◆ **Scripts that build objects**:
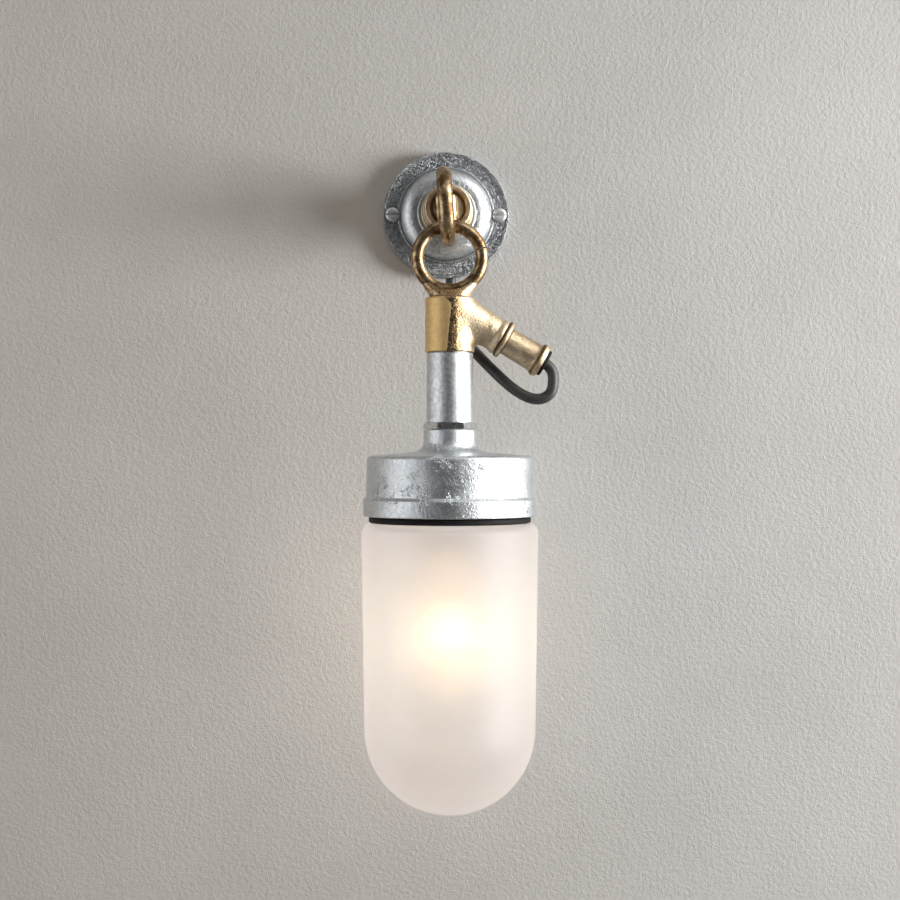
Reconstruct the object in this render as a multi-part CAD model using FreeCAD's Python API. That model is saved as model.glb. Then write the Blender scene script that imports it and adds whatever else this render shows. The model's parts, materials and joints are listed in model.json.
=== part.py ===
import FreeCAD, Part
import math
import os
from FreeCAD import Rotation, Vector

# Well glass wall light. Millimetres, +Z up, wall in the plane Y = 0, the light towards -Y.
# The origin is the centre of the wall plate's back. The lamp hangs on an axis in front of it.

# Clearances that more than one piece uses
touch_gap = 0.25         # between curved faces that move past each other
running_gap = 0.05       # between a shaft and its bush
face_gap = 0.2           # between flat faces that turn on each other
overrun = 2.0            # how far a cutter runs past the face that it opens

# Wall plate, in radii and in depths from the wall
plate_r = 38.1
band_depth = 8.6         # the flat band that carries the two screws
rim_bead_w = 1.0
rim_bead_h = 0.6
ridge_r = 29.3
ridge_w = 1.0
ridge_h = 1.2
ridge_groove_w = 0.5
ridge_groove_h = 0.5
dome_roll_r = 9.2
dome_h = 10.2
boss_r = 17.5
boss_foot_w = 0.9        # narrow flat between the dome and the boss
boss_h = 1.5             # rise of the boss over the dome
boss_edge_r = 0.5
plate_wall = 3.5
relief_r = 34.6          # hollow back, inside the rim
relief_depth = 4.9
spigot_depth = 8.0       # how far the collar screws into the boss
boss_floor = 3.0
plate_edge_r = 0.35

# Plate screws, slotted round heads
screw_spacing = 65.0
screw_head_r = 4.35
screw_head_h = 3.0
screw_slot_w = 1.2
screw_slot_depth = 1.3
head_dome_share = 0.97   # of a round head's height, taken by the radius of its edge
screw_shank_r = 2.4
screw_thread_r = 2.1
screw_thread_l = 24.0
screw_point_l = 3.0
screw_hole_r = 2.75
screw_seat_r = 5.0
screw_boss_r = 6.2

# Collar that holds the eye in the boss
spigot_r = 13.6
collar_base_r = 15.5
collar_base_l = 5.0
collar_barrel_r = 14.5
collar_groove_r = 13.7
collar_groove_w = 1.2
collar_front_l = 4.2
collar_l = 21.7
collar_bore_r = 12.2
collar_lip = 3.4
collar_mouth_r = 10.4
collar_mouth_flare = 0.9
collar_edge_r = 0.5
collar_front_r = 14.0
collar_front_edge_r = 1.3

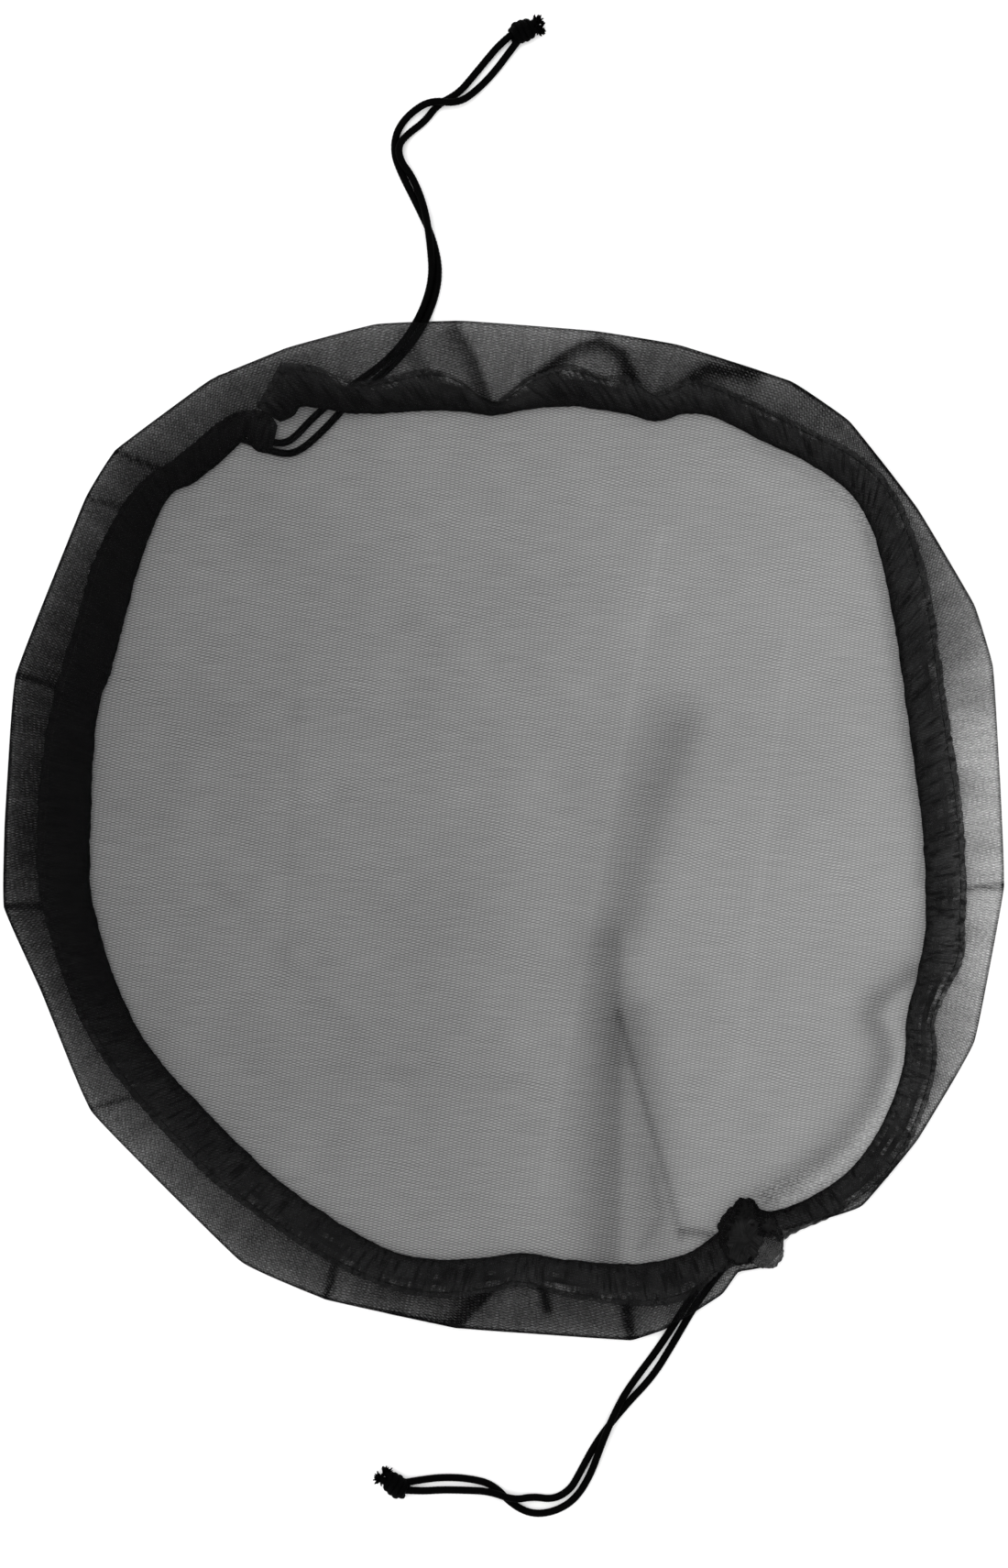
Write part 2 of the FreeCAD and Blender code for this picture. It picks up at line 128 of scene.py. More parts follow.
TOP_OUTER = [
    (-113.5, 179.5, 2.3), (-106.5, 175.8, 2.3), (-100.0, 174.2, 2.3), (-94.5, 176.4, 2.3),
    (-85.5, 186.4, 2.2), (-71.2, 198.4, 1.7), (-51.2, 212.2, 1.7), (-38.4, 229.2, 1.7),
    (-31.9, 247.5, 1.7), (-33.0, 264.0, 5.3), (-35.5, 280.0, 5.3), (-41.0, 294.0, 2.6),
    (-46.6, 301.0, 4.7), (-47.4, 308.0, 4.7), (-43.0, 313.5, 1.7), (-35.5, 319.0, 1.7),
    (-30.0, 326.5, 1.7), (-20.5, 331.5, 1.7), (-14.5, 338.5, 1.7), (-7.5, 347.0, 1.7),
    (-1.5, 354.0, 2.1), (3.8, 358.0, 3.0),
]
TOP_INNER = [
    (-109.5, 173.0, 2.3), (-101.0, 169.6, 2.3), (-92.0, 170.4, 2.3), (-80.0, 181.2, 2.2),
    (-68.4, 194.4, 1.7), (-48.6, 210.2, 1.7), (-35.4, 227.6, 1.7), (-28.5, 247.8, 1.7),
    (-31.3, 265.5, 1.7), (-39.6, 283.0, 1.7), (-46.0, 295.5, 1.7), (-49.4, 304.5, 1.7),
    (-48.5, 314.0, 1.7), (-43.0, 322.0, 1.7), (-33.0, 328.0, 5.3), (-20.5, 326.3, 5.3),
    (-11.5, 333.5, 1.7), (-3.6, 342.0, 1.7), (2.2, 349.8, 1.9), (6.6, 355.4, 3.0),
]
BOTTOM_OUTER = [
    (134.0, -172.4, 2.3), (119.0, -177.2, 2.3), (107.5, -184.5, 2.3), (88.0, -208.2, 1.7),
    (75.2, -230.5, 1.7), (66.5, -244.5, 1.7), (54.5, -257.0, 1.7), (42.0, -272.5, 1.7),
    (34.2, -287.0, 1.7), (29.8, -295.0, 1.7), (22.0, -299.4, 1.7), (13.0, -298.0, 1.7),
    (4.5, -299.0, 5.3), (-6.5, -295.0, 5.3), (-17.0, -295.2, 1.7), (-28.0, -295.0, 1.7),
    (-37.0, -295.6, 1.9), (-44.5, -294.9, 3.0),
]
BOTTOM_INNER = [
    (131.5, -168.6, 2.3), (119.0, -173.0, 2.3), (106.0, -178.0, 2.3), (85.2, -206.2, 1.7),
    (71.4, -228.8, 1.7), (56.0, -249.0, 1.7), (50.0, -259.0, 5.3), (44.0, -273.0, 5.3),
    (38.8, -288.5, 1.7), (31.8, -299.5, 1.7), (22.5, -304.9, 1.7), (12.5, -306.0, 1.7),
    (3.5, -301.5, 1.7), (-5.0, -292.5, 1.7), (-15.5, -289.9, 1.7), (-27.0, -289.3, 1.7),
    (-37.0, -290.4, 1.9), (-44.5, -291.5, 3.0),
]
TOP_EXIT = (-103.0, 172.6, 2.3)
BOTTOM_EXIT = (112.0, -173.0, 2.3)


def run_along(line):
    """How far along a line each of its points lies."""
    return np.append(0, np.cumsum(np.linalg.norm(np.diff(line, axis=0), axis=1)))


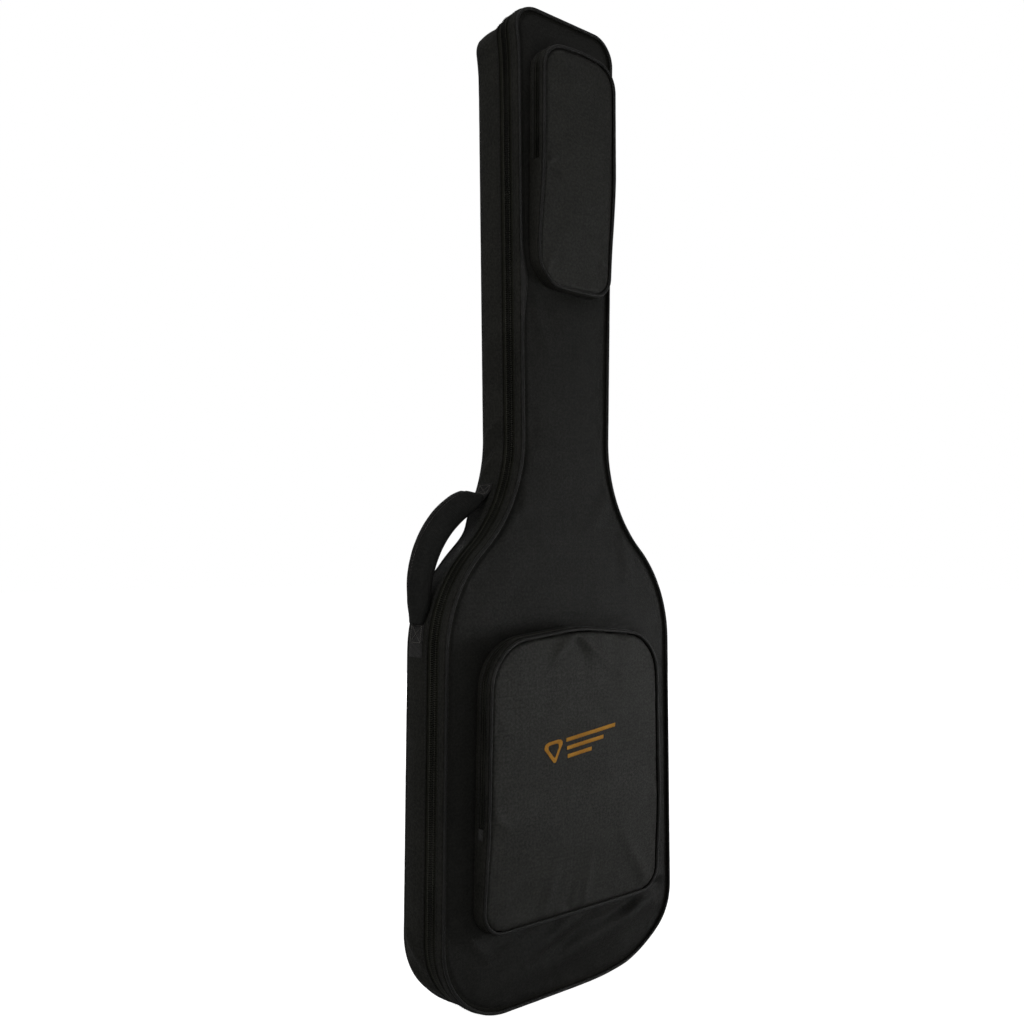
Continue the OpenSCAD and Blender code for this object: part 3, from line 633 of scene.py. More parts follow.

◆ **Prompt**: Write down all the entries again without a single difference.

◆ **Answer to this task**:
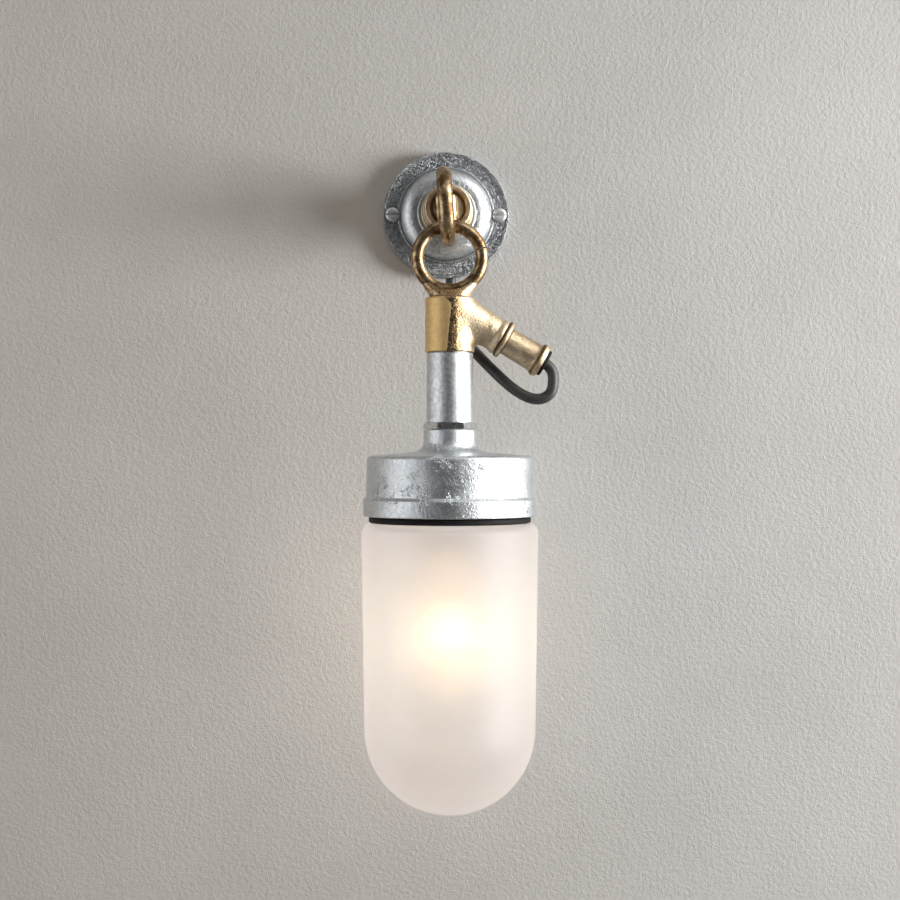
Reconstruct the object in this render as a multi-part CAD model using FreeCAD's Python API. That model is saved as model.glb. Then write the Blender scene script that imports it and adds whatever else this render shows. The model's parts, materials and joints are listed in model.json.
=== part.py ===
import FreeCAD, Part
import math
import os
from FreeCAD import Rotation, Vector

# Well glass wall light. Millimetres, +Z up, wall in the plane Y = 0, the light towards -Y.
# The origin is the centre of the wall plate's back. The lamp hangs on an axis in front of it.

# Clearances that more than one piece uses
touch_gap = 0.25         # between curved faces that move past each other
running_gap = 0.05       # between a shaft and its bush
face_gap = 0.2           # between flat faces that turn on each other
overrun = 2.0            # how far a cutter runs past the face that it opens

# Wall plate, in radii and in depths from the wall
plate_r = 38.1
band_depth = 8.6         # the flat band that carries the two screws
rim_bead_w = 1.0
rim_bead_h = 0.6
ridge_r = 29.3
ridge_w = 1.0
ridge_h = 1.2
ridge_groove_w = 0.5
ridge_groove_h = 0.5
dome_roll_r = 9.2
dome_h = 10.2
boss_r = 17.5
boss_foot_w = 0.9        # narrow flat between the dome and the boss
boss_h = 1.5             # rise of the boss over the dome
boss_edge_r = 0.5
plate_wall = 3.5
relief_r = 34.6          # hollow back, inside the rim
relief_depth = 4.9
spigot_depth = 8.0       # how far the collar screws into the boss
boss_floor = 3.0
plate_edge_r = 0.35

# Plate screws, slotted round heads
screw_spacing = 65.0
screw_head_r = 4.35
screw_head_h = 3.0
screw_slot_w = 1.2
screw_slot_depth = 1.3
head_dome_share = 0.97   # of a round head's height, taken by the radius of its edge
screw_shank_r = 2.4
screw_thread_r = 2.1
screw_thread_l = 24.0
screw_point_l = 3.0
screw_hole_r = 2.75
screw_seat_r = 5.0
screw_boss_r = 6.2

# Collar that holds the eye in the boss
spigot_r = 13.6
collar_base_r = 15.5
collar_base_l = 5.0
collar_barrel_r = 14.5
collar_groove_r = 13.7
collar_groove_w = 1.2
collar_front_l = 4.2
collar_l = 21.7
collar_bore_r = 12.2
collar_lip = 3.4
collar_mouth_r = 10.4
collar_mouth_flare = 0.9
collar_edge_r = 0.5
collar_front_r = 14.0
collar_front_edge_r = 1.3

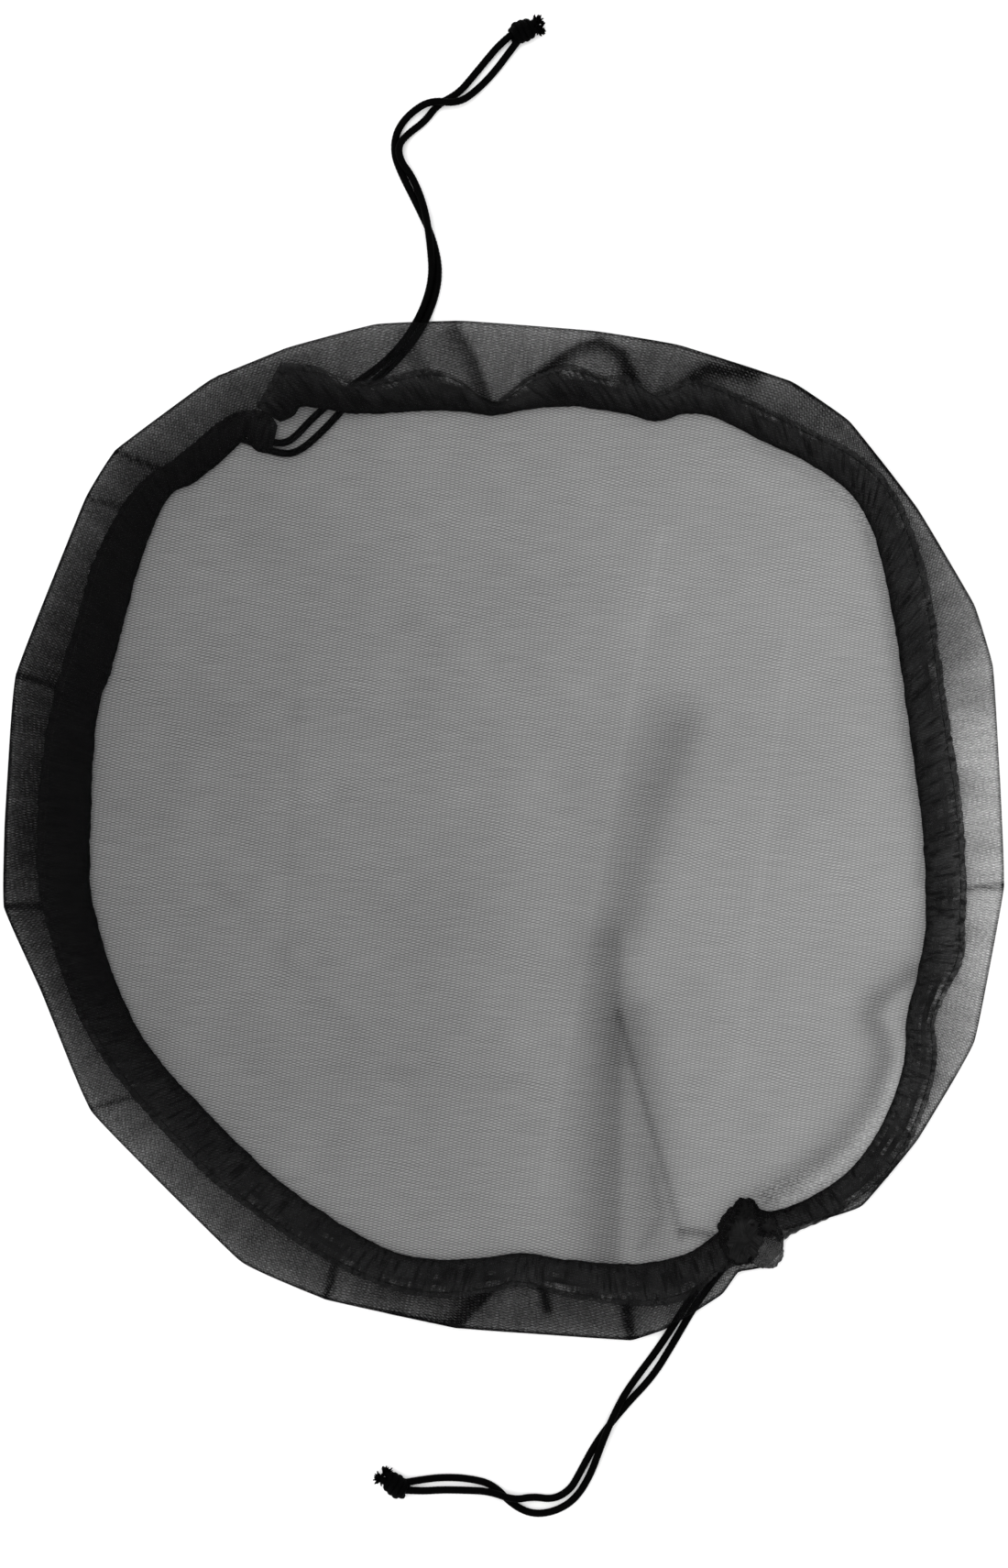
Write part 2 of the FreeCAD and Blender code for this picture. It picks up at line 128 of scene.py. More parts follow.
TOP_OUTER = [
    (-113.5, 179.5, 2.3), (-106.5, 175.8, 2.3), (-100.0, 174.2, 2.3), (-94.5, 176.4, 2.3),
    (-85.5, 186.4, 2.2), (-71.2, 198.4, 1.7), (-51.2, 212.2, 1.7), (-38.4, 229.2, 1.7),
    (-31.9, 247.5, 1.7), (-33.0, 264.0, 5.3), (-35.5, 280.0, 5.3), (-41.0, 294.0, 2.6),
    (-46.6, 301.0, 4.7), (-47.4, 308.0, 4.7), (-43.0, 313.5, 1.7), (-35.5, 319.0, 1.7),
    (-30.0, 326.5, 1.7), (-20.5, 331.5, 1.7), (-14.5, 338.5, 1.7), (-7.5, 347.0, 1.7),
    (-1.5, 354.0, 2.1), (3.8, 358.0, 3.0),
]
TOP_INNER = [
    (-109.5, 173.0, 2.3), (-101.0, 169.6, 2.3), (-92.0, 170.4, 2.3), (-80.0, 181.2, 2.2),
    (-68.4, 194.4, 1.7), (-48.6, 210.2, 1.7), (-35.4, 227.6, 1.7), (-28.5, 247.8, 1.7),
    (-31.3, 265.5, 1.7), (-39.6, 283.0, 1.7), (-46.0, 295.5, 1.7), (-49.4, 304.5, 1.7),
    (-48.5, 314.0, 1.7), (-43.0, 322.0, 1.7), (-33.0, 328.0, 5.3), (-20.5, 326.3, 5.3),
    (-11.5, 333.5, 1.7), (-3.6, 342.0, 1.7), (2.2, 349.8, 1.9), (6.6, 355.4, 3.0),
]
BOTTOM_OUTER = [
    (134.0, -172.4, 2.3), (119.0, -177.2, 2.3), (107.5, -184.5, 2.3), (88.0, -208.2, 1.7),
    (75.2, -230.5, 1.7), (66.5, -244.5, 1.7), (54.5, -257.0, 1.7), (42.0, -272.5, 1.7),
    (34.2, -287.0, 1.7), (29.8, -295.0, 1.7), (22.0, -299.4, 1.7), (13.0, -298.0, 1.7),
    (4.5, -299.0, 5.3), (-6.5, -295.0, 5.3), (-17.0, -295.2, 1.7), (-28.0, -295.0, 1.7),
    (-37.0, -295.6, 1.9), (-44.5, -294.9, 3.0),
]
BOTTOM_INNER = [
    (131.5, -168.6, 2.3), (119.0, -173.0, 2.3), (106.0, -178.0, 2.3), (85.2, -206.2, 1.7),
    (71.4, -228.8, 1.7), (56.0, -249.0, 1.7), (50.0, -259.0, 5.3), (44.0, -273.0, 5.3),
    (38.8, -288.5, 1.7), (31.8, -299.5, 1.7), (22.5, -304.9, 1.7), (12.5, -306.0, 1.7),
    (3.5, -301.5, 1.7), (-5.0, -292.5, 1.7), (-15.5, -289.9, 1.7), (-27.0, -289.3, 1.7),
    (-37.0, -290.4, 1.9), (-44.5, -291.5, 3.0),
]
TOP_EXIT = (-103.0, 172.6, 2.3)
BOTTOM_EXIT = (112.0, -173.0, 2.3)


def run_along(line):
    """How far along a line each of its points lies."""
    return np.append(0, np.cumsum(np.linalg.norm(np.diff(line, axis=0), axis=1)))


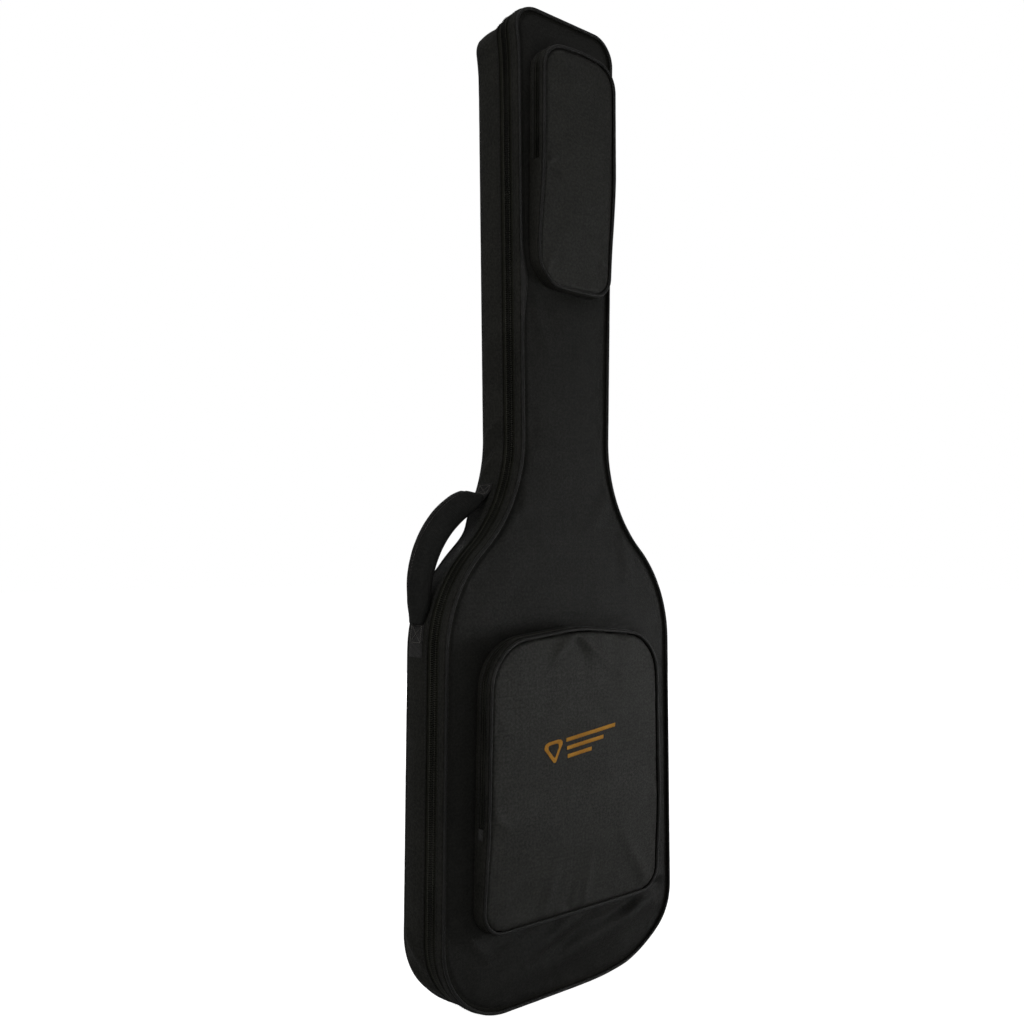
Continue the OpenSCAD and Blender code for this object: part 3, from line 633 of scene.py. More parts follow.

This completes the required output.